Fat Buddha Designs

Affordable, Creative, Hand-Crafted Websites

Deploy with Github, Deployhq & Siteground

Deploy with Github, Deployhq & Siteground


Reading Time: (approx) 3 min

Tags that this post has been filed under.

The main content about Deploy with Github, Deployhq & Siteground

Website deployment can be like most things be easy or hard, when implemented correctly it can save hours of labour and heartache.

Once upon a time I used to code a website with Sublime, compile with gulp and then upload the finished code to the hosts using Filezilla, this was fine but I never felt like I had any history and it was difficult to revert back to a previous version of the website if there was a problem.

I had become unhappy with a previous hosting company and started to look around for another, I finally settled on Siteground mainly because of the great reviews they attracted and their up-time is excellent. While searching for a new host I came across an article about deploying with SSH/SFTP and thought this would be worth following up.

After quite a lot of research I ended up with a simple but effective deployment chain, which works really well, it gives me some history and also the ability to revert back to a previous version quickly and easily if necessary.

The Process

How It Works

The first part of the process has only changed slightly in that I now code with Atom.io rather than Sublime, I find it suits my needs and is very stable, (my version of Sublime, would quite often freeze and crash), and I still compile using gulp

I set up a developer account with GitHub, this cost $7/month and gives you unlimited private repositories, but did not add any repositories at this time.

The next stage was to download and install GitHub Desktop (I use a Windows-based Laptop).

Once installed the next step was to add a local repository, by going File / Add Local Repository, follow the prompts by adding the folder with your website code in, once directed back to the main page, in the bottom left of the screen give the commit a summary and description (for the first commit I tend to use Initial Commit) and push to repository using the Master Branch.

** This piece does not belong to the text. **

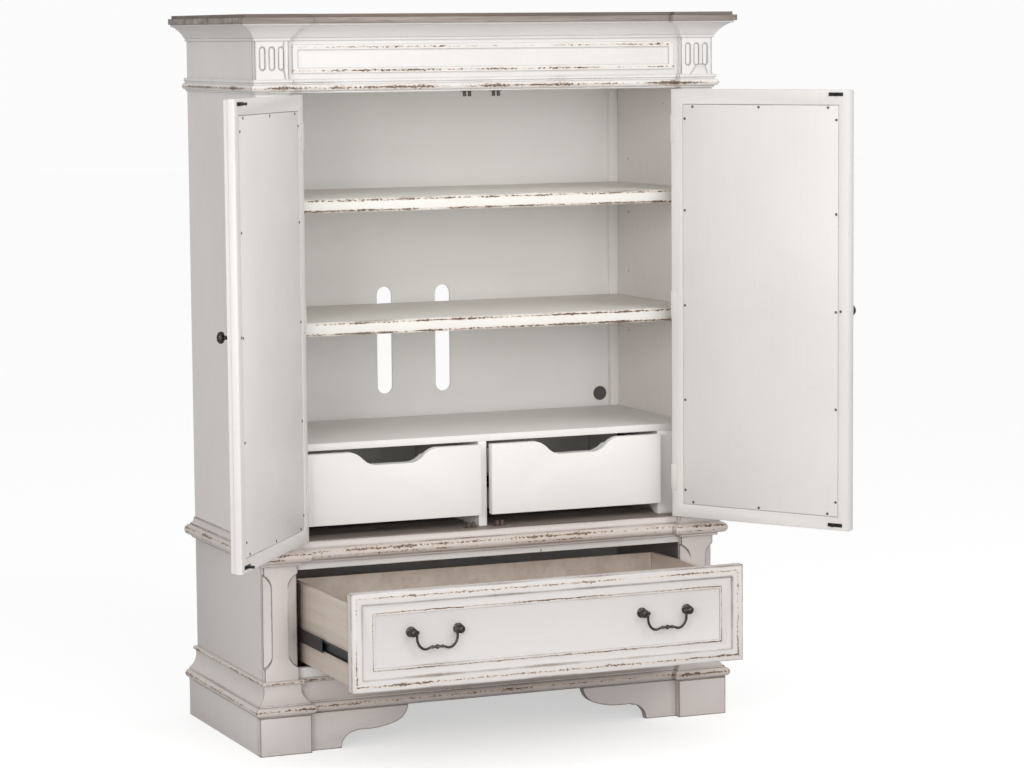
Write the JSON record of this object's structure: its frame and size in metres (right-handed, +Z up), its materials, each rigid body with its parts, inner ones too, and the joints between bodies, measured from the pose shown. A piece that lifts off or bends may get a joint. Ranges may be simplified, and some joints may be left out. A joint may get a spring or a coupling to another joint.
{
  "type": "armoire",
  "caption": "Breakfront armoire with hinged doors over adjustable shelves and small drawers, a wide lower drawer with bail pulls, and a bracket-foot plinth.",
  "frame": {"origin": "centre of the rear face at floor level", "axes": "+Z up, +X to the right, +Y out of the back towards the wall; the front faces -Y"},
  "size_m": [1.484, 0.8914, 1.626],
  "materials": {
    "antique_white": "antique white paint rubbed through to brown at the edges",
    "side_paint": "antique white paint with a grey glaze, brushed",
    "weathered_top": "weathered taupe stain with grain",
    "interior_paint": "plain off-white paint",
    "drawer_lining": "pinkish beige lacquered wood",
    "raw_wood": "unpainted wood",
    "dark_bronze": "burnished dark bronze",
    "black_steel": "black zinc",
    "painted_hinge": "painted over in off-white",
    "grey_plastic": "moulded grey",
    "roller_plastic": "dark brown"
  },
  "bodies": {
    "case": {"back_panels": "interior_paint", "back_vent": "grey_plastic", "base_moulding": "antique_white", "case_floor": "raw_wood", "case_hinges": "painted_hinge", "ceiling_board": "interior_paint", "corner_battens": "interior_paint", "crown_moulding": "antique_white", "drawer_bay_fillers": "interior_paint", "drawer_deck": "interior_paint", "drawer_divider": "interior_paint", "drawer_rails": "antique_white", "drawer_runners": "raw_wood", "frieze_blocks": "antique_white", "frieze_board": "antique_white", "frieze_panel_moulding": "antique_white", "glue_blocks": "raw_wood", "inner_slides_fixed": "black_steel", "lower_posts": "antique_white", "lower_sides": "side_paint", "neck_moulding": "antique_white", "pilasters": "antique_white", "plinth_blocks": "antique_white", "plinth_skirt": "side_paint", "roller_catches": "roller_plastic", "scroll_brackets": "antique_white", "shelf_pins": "black_steel", "shelves": "interior_paint", "top_slab": "weathered_top", "upper_sides": "side_paint", "waist_board": "weathered_top", "waist_moulding": "antique_white", "wide_slides_fixed": "black_steel"},
    "door_left": {"door_frame_left": "antique_white", "door_panel_left": "interior_paint", "door_bead_left": "antique_white", "door_screws_left": "black_steel", "door_strikes_left": "black_steel", "door_knob_left": "dark_bronze", "door_hinges_left": "painted_hinge"},
    "inner_drawer_left": {"inner_drawer_front_left": "antique_white", "inner_drawer_box_left": "interior_paint", "inner_slide_members_left": "black_steel"},
    "pull_bail_left": {"bail_left": "dark_bronze"},
    "door_right": {"door_frame_right": "antique_white", "door_panel_right": "interior_paint", "door_bead_right": "antique_white", "door_screws_right": "black_steel", "door_strikes_right": "black_steel", "door_knob_right": "dark_bronze", "door_hinges_right": "painted_hinge"},
    "inner_drawer_right": {"inner_drawer_front_right": "antique_white", "inner_drawer_box_right": "interior_paint", "inner_slide_members_right": "black_steel"},
    "pull_bail_right": {"bail_right": "dark_bronze"},
    "wide_drawer": {"wide_drawer_front": "antique_white", "wide_drawer_box": "drawer_lining", "wide_drawer_posts": "dark_bronze", "wide_slides_drawer": "black_steel"},
    "wide_slide_carriage": {"wide_slides_middle": "black_steel"}
  },
  "joints": [
    {"name": "door_left_hinge", "type": "hinge", "parent": "case", "child": "door_left", "pos_m": [-0.464, -0.4876, 0.961], "axis": [0, 0, -1], "range_deg": [-126.7, 3.3]},
    {"name": "door_right_hinge", "type": "hinge", "parent": "case", "child": "door_right", "pos_m": [0.464, -0.4876, 0.961], "axis": [0, 0, 1], "range_deg": [-122.3, 7.7]},
    {"name": "inner_drawer_left_slide", "type": "slide", "parent": "case", "child": "inner_drawer_left", "axis": [0, -1, 0], "range_m": [-0.024, 0.226]},
    {"name": "inner_drawer_right_slide", "type": "slide", "parent": "case", "child": "inner_drawer_right", "axis": [0, -1, 0], "range_m": [-0.024, 0.226]},
    {"name": "wide_drawer_slide", "type": "slide", "parent": "case", "child": "wide_drawer", "axis": [0, -1, 0], "range_m": [-0.342, 0.058]},
    {"name": "wide_carriage_slide", "type": "slide", "parent": "case", "child": "wide_slide_carriage", "axis": [0, -1, 0], "range_m": [-0.171, 0.029]},
    {"name": "pull_bail_left_swing", "type": "hinge", "parent": "wide_drawer", "child": "pull_bail_left", "pos_m": [-0.272, -0.832, 0.311], "axis": [-1, 0, 0], "range_deg": [0, 85]},
    {"name": "pull_bail_right_swing", "type": "hinge", "parent": "wide_drawer", "child": "pull_bail_right", "pos_m": [0.272, -0.832, 0.311], "axis": [-1, 0, 0], "range_deg": [0, 85]}
  ],
  "couplings": [
    {"joint": "wide_carriage_slide", "follows": "wide_drawer_slide", "ratio": 0.5}
  ]
}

A pop-up appears, fill in the details and tick the box to add a Readme file.

Once completed, if you log into your GitHub account you will find automagically that the repository you pushed is uploaded.

The next stage was to set up an account at Deployhq, I opted for the £6/month Basic package which gives 10 projects and unlimited deployments, enough to get started with.

Before you can deploy your website you will need to set up an account with a hosting company (unless you have your own server), I choose Siteground for this, again depending on your needs they have three plans, for most simple websites the start-up plan at £2.75/month is fine.

Once your hosting account is set up, to deploy using Deployhq you will need your Hostname and Username, which is the same as your cPanel Username (see images below on where to find them) and you will also need to be logged in.

image of Siteground hostname image of Siteground username

Back to Deployhq, time to add a Project, first give the Project a name and choose where the repository is hosted, in my case GitHub, Deployhq will ask you to select which repository to use, select the correct one and that repository will be added to the project, all painless and easy.

Next is to add a Server to the Project. first give it a name and then from the Protocols select SSH/SFTP, fill in the fields, this is where you add your Hostname and Username, be sure to change the port to 18675 from the default 22 or you won’t connect,

next select ‘Use SSH key rather than password for authentication?’, this will then display a SSH key, copy this, then back to your Siteground account.

At your Siteground account navigate to the cPanel, and at the very bottom of the page find SSH/Shell Access

image of Siteground cpanel ssh shell

, paste your SSH key into the box ‘Upload SSH Key’ and upload the key.

Now it’s back to Deployhq, add a deployment path, this would usually be ‘public_html/’ but if you are using a sub-domain will change, next add in an email address if you want notifications on deployment and then hit the Create Server button at the bottom of the page.

Back to your Project and you are ready to deploy, hit the Deploy button and watch the magic happen, once the process is completed your website should be ready to view in your browser.

The beauty of this method of working is that now when any code changes are made, it is simply a case of using GitHub Desktop to push the commit and then using Deployhq to deploy, and only files that have changed will move through the process rather than every file for the site.


There is more cost involved in this process rather than a straightforward FTP upload (GitHub and Deployhq) but also better backups (GitHub) and better revision control.

The next stage is to add automatic deployments on file change, but that’s for another post.